**** DATA FOR THIS EXERCISE

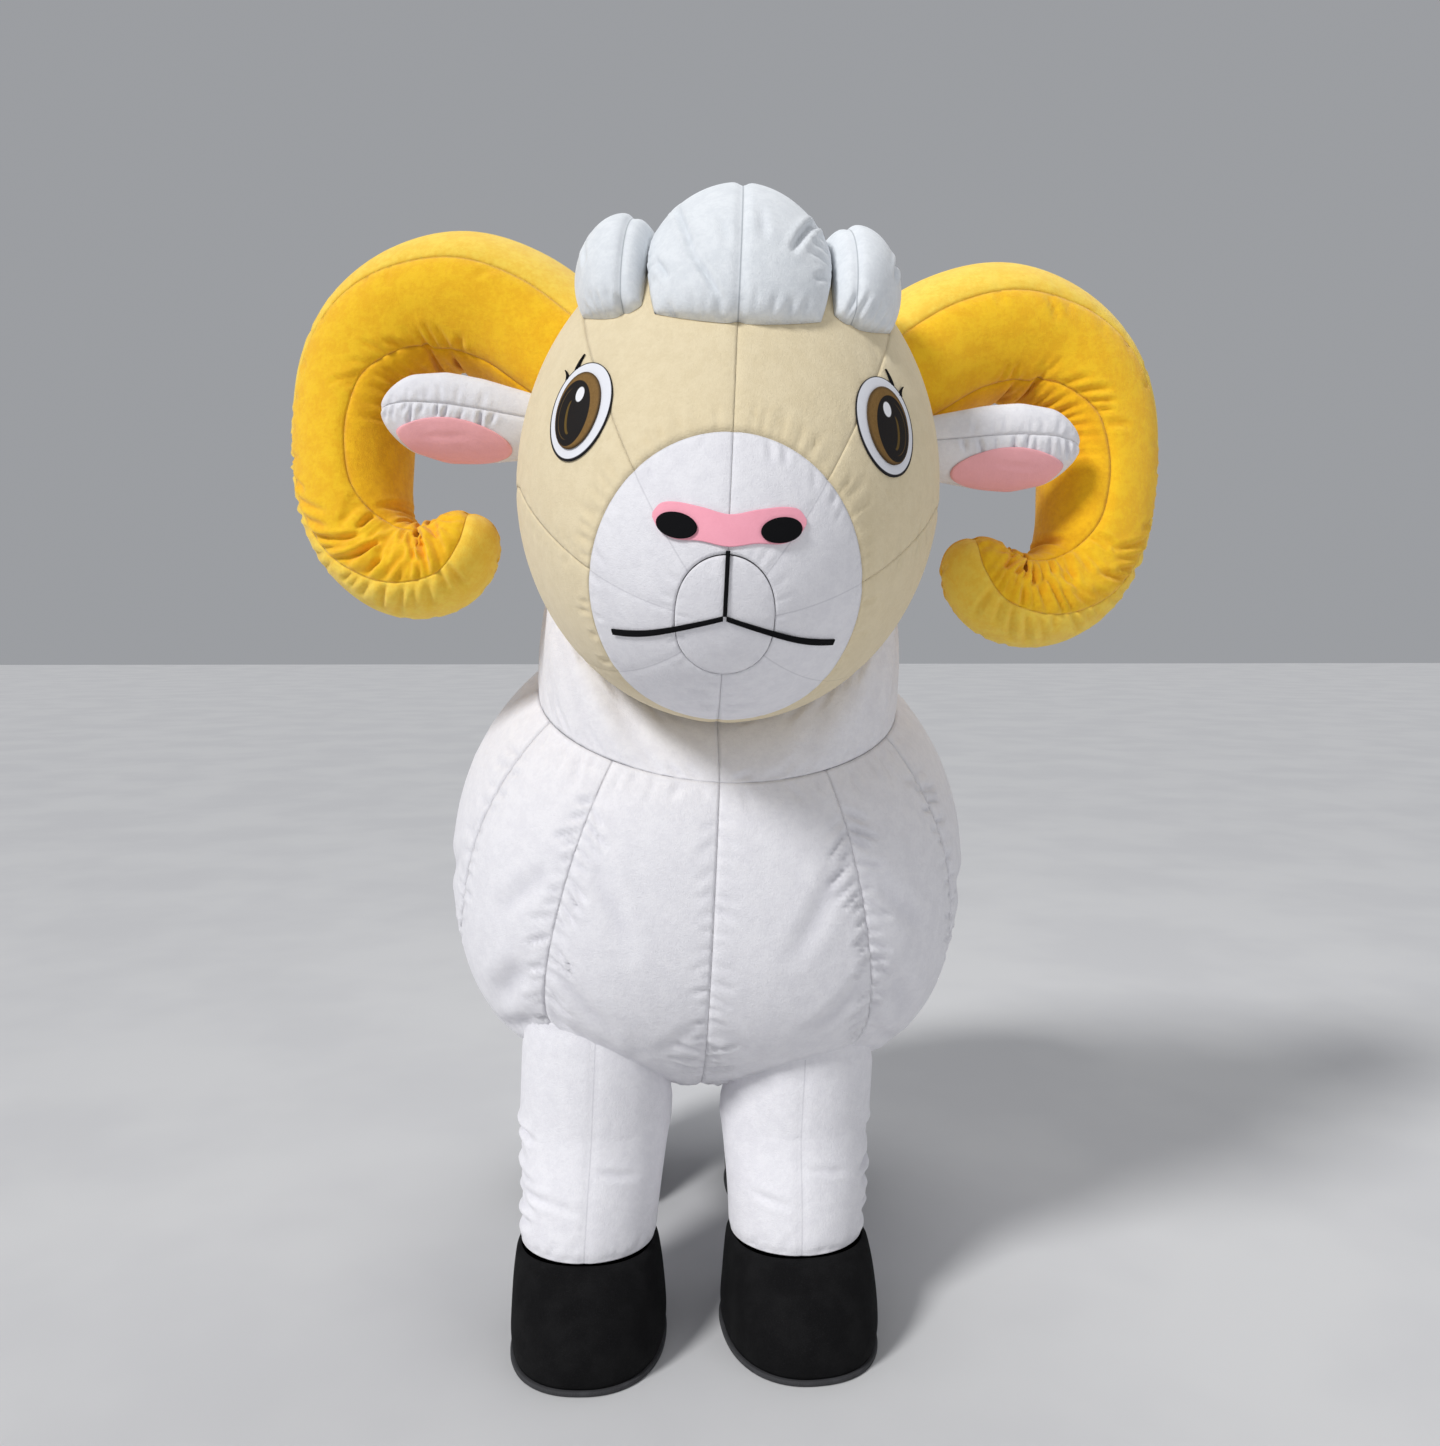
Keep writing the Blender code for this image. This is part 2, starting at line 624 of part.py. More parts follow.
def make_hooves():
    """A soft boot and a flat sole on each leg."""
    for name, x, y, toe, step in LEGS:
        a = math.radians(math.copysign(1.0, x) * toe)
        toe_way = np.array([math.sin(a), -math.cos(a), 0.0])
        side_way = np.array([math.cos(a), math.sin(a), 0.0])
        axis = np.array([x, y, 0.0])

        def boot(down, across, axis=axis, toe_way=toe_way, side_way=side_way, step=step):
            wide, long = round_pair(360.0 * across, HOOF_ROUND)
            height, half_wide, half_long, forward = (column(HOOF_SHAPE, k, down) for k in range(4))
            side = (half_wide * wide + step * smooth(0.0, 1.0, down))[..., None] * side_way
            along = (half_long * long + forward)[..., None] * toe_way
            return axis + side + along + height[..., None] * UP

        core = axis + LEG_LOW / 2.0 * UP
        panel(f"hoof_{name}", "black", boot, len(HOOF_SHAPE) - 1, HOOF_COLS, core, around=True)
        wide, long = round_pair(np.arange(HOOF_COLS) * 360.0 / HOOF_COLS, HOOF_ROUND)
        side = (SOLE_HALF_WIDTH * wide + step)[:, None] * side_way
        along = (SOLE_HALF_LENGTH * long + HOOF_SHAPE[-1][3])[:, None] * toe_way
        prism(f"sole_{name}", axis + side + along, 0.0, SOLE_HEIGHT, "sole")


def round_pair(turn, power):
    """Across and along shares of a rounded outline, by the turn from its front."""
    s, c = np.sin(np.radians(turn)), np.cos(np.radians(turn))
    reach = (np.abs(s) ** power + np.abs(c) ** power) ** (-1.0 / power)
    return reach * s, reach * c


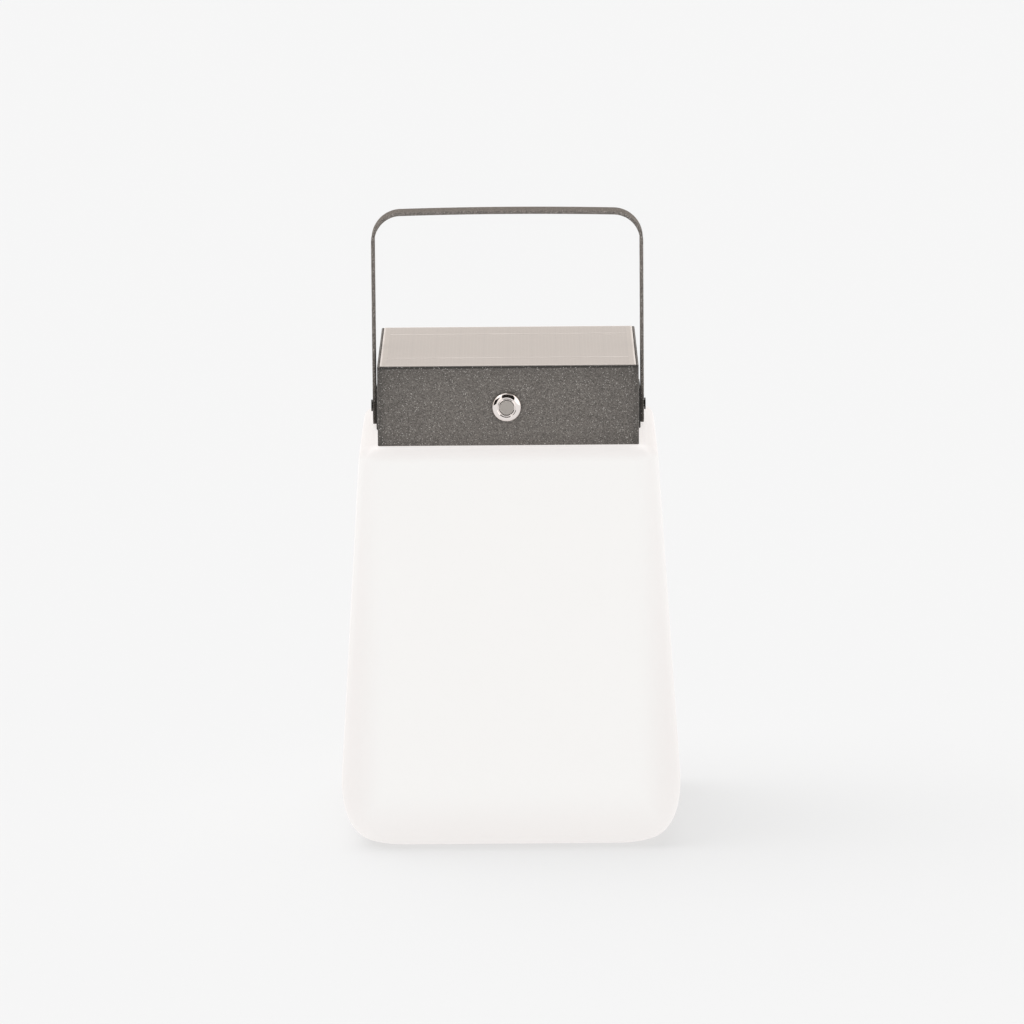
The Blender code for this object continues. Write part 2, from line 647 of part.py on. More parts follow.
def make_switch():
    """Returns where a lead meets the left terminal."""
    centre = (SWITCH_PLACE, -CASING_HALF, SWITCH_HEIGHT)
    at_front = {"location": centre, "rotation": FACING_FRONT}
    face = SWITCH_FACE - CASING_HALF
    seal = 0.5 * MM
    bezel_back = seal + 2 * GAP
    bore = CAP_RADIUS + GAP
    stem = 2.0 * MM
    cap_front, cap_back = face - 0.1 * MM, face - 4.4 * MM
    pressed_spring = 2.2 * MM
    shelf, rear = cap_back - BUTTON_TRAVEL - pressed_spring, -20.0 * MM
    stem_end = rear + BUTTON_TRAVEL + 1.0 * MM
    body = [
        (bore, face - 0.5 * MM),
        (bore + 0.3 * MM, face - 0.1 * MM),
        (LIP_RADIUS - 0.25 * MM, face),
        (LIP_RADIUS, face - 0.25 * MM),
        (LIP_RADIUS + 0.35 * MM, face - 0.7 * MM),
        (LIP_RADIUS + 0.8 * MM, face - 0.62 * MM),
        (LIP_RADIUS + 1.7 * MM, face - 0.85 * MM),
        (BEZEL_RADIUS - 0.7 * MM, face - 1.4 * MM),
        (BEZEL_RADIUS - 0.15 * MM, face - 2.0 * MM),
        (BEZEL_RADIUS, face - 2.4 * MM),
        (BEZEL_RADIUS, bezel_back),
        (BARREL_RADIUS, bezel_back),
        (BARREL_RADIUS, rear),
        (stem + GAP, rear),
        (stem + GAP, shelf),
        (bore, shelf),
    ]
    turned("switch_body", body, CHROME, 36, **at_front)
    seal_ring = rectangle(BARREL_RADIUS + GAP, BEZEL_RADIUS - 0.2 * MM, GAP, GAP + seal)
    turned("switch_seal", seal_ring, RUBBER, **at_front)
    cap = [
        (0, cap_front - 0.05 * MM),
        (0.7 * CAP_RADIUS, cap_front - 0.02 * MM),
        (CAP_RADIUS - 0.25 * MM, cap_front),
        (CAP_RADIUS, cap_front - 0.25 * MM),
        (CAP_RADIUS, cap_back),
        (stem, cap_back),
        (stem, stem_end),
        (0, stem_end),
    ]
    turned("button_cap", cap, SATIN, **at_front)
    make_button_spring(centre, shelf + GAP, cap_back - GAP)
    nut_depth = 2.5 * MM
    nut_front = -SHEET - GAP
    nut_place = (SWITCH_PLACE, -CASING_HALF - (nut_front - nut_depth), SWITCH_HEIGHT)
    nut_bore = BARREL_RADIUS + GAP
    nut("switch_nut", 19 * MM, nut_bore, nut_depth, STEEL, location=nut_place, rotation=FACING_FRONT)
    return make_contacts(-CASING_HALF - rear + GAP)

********

**WHAT YOU SHOULD DO**. Copy out the whole listing, exactly as written.

**EXPECTED OUTPUT**.
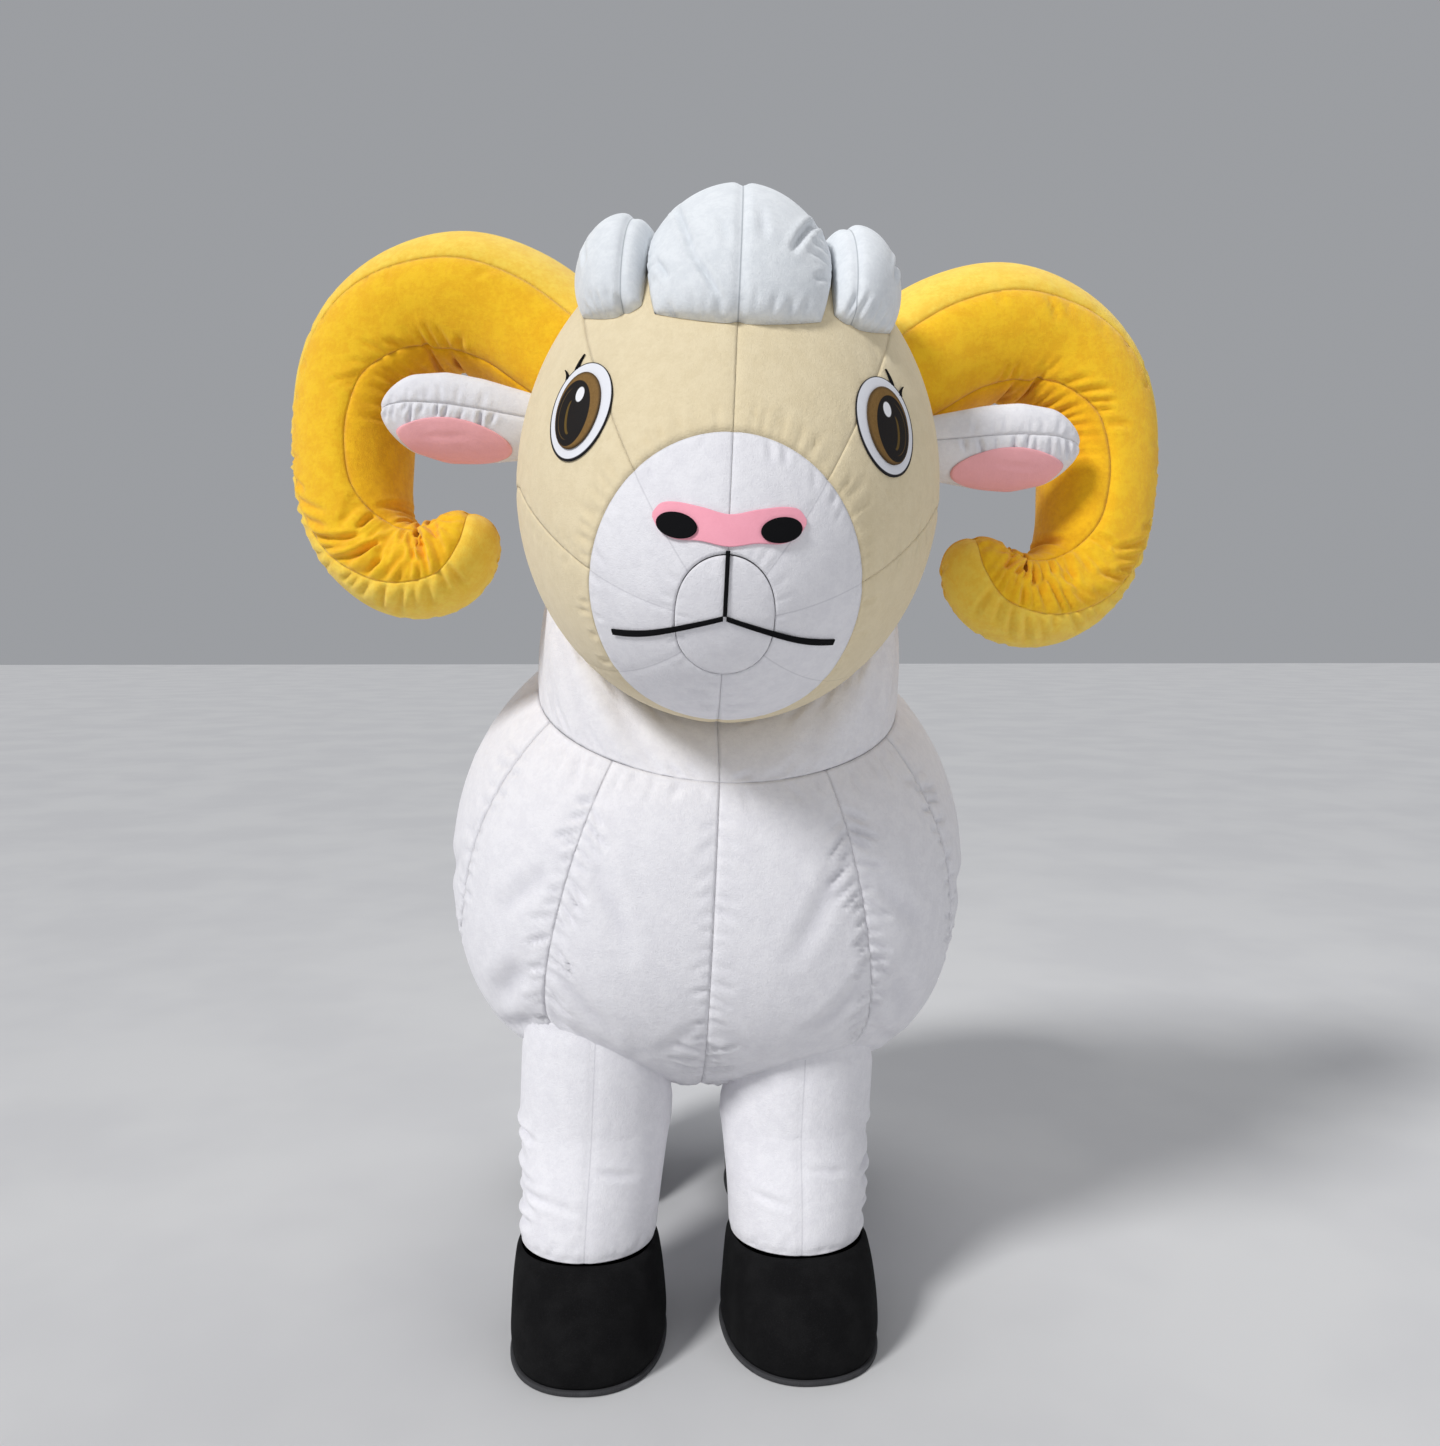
Keep writing the Blender code for this image. This is part 2, starting at line 624 of part.py. More parts follow.
def make_hooves():
    """A soft boot and a flat sole on each leg."""
    for name, x, y, toe, step in LEGS:
        a = math.radians(math.copysign(1.0, x) * toe)
        toe_way = np.array([math.sin(a), -math.cos(a), 0.0])
        side_way = np.array([math.cos(a), math.sin(a), 0.0])
        axis = np.array([x, y, 0.0])

        def boot(down, across, axis=axis, toe_way=toe_way, side_way=side_way, step=step):
            wide, long = round_pair(360.0 * across, HOOF_ROUND)
            height, half_wide, half_long, forward = (column(HOOF_SHAPE, k, down) for k in range(4))
            side = (half_wide * wide + step * smooth(0.0, 1.0, down))[..., None] * side_way
            along = (half_long * long + forward)[..., None] * toe_way
            return axis + side + along + height[..., None] * UP

        core = axis + LEG_LOW / 2.0 * UP
        panel(f"hoof_{name}", "black", boot, len(HOOF_SHAPE) - 1, HOOF_COLS, core, around=True)
        wide, long = round_pair(np.arange(HOOF_COLS) * 360.0 / HOOF_COLS, HOOF_ROUND)
        side = (SOLE_HALF_WIDTH * wide + step)[:, None] * side_way
        along = (SOLE_HALF_LENGTH * long + HOOF_SHAPE[-1][3])[:, None] * toe_way
        prism(f"sole_{name}", axis + side + along, 0.0, SOLE_HEIGHT, "sole")


def round_pair(turn, power):
    """Across and along shares of a rounded outline, by the turn from its front."""
    s, c = np.sin(np.radians(turn)), np.cos(np.radians(turn))
    reach = (np.abs(s) ** power + np.abs(c) ** power) ** (-1.0 / power)
    return reach * s, reach * c


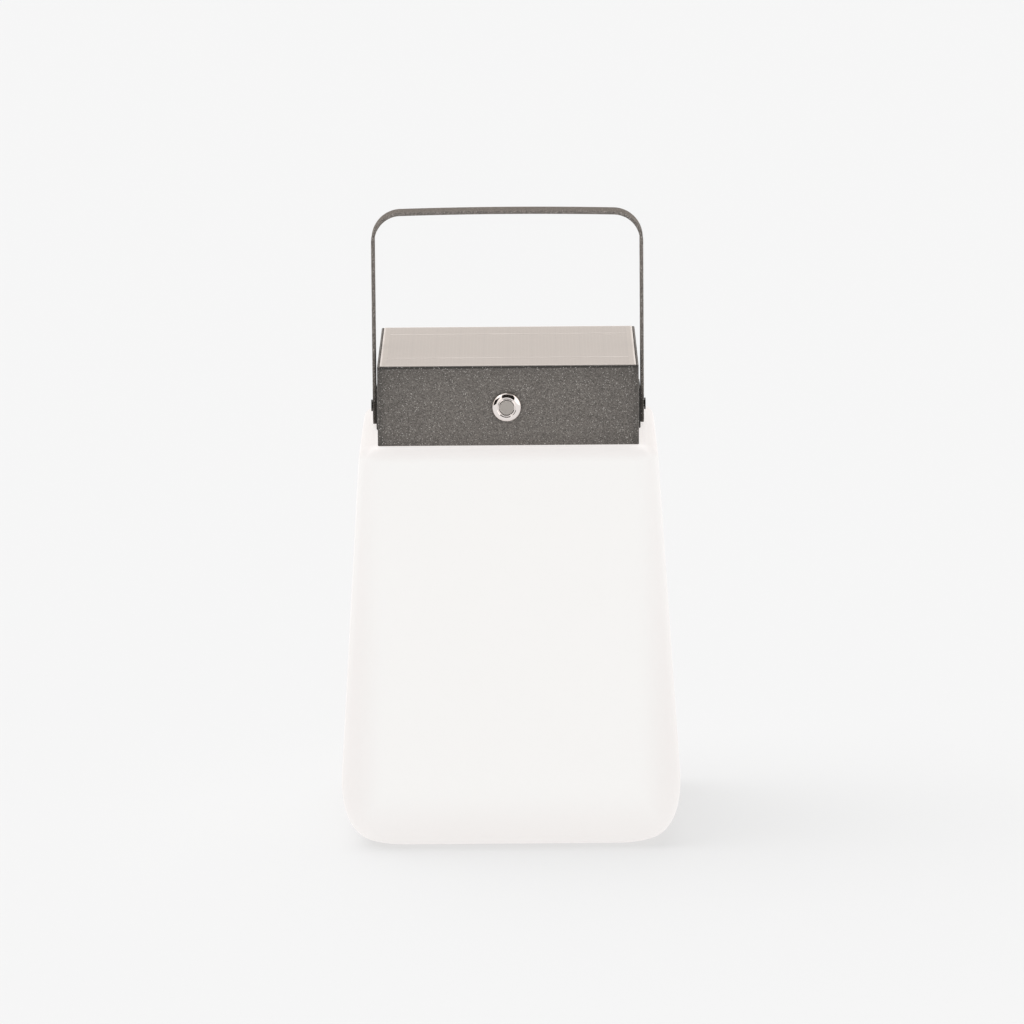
The Blender code for this object continues. Write part 2, from line 647 of part.py on. More parts follow.
def make_switch():
    """Returns where a lead meets the left terminal."""
    centre = (SWITCH_PLACE, -CASING_HALF, SWITCH_HEIGHT)
    at_front = {"location": centre, "rotation": FACING_FRONT}
    face = SWITCH_FACE - CASING_HALF
    seal = 0.5 * MM
    bezel_back = seal + 2 * GAP
    bore = CAP_RADIUS + GAP
    stem = 2.0 * MM
    cap_front, cap_back = face - 0.1 * MM, face - 4.4 * MM
    pressed_spring = 2.2 * MM
    shelf, rear = cap_back - BUTTON_TRAVEL - pressed_spring, -20.0 * MM
    stem_end = rear + BUTTON_TRAVEL + 1.0 * MM
    body = [
        (bore, face - 0.5 * MM),
        (bore + 0.3 * MM, face - 0.1 * MM),
        (LIP_RADIUS - 0.25 * MM, face),
        (LIP_RADIUS, face - 0.25 * MM),
        (LIP_RADIUS + 0.35 * MM, face - 0.7 * MM),
        (LIP_RADIUS + 0.8 * MM, face - 0.62 * MM),
        (LIP_RADIUS + 1.7 * MM, face - 0.85 * MM),
        (BEZEL_RADIUS - 0.7 * MM, face - 1.4 * MM),
        (BEZEL_RADIUS - 0.15 * MM, face - 2.0 * MM),
        (BEZEL_RADIUS, face - 2.4 * MM),
        (BEZEL_RADIUS, bezel_back),
        (BARREL_RADIUS, bezel_back),
        (BARREL_RADIUS, rear),
        (stem + GAP, rear),
        (stem + GAP, shelf),
        (bore, shelf),
    ]
    turned("switch_body", body, CHROME, 36, **at_front)
    seal_ring = rectangle(BARREL_RADIUS + GAP, BEZEL_RADIUS - 0.2 * MM, GAP, GAP + seal)
    turned("switch_seal", seal_ring, RUBBER, **at_front)
    cap = [
        (0, cap_front - 0.05 * MM),
        (0.7 * CAP_RADIUS, cap_front - 0.02 * MM),
        (CAP_RADIUS - 0.25 * MM, cap_front),
        (CAP_RADIUS, cap_front - 0.25 * MM),
        (CAP_RADIUS, cap_back),
        (stem, cap_back),
        (stem, stem_end),
        (0, stem_end),
    ]
    turned("button_cap", cap, SATIN, **at_front)
    make_button_spring(centre, shelf + GAP, cap_back - GAP)
    nut_depth = 2.5 * MM
    nut_front = -SHEET - GAP
    nut_place = (SWITCH_PLACE, -CASING_HALF - (nut_front - nut_depth), SWITCH_HEIGHT)
    nut_bore = BARREL_RADIUS + GAP
    nut("switch_nut", 19 * MM, nut_bore, nut_depth, STEEL, location=nut_place, rotation=FACING_FRONT)
    return make_contacts(-CASING_HALF - rear + GAP)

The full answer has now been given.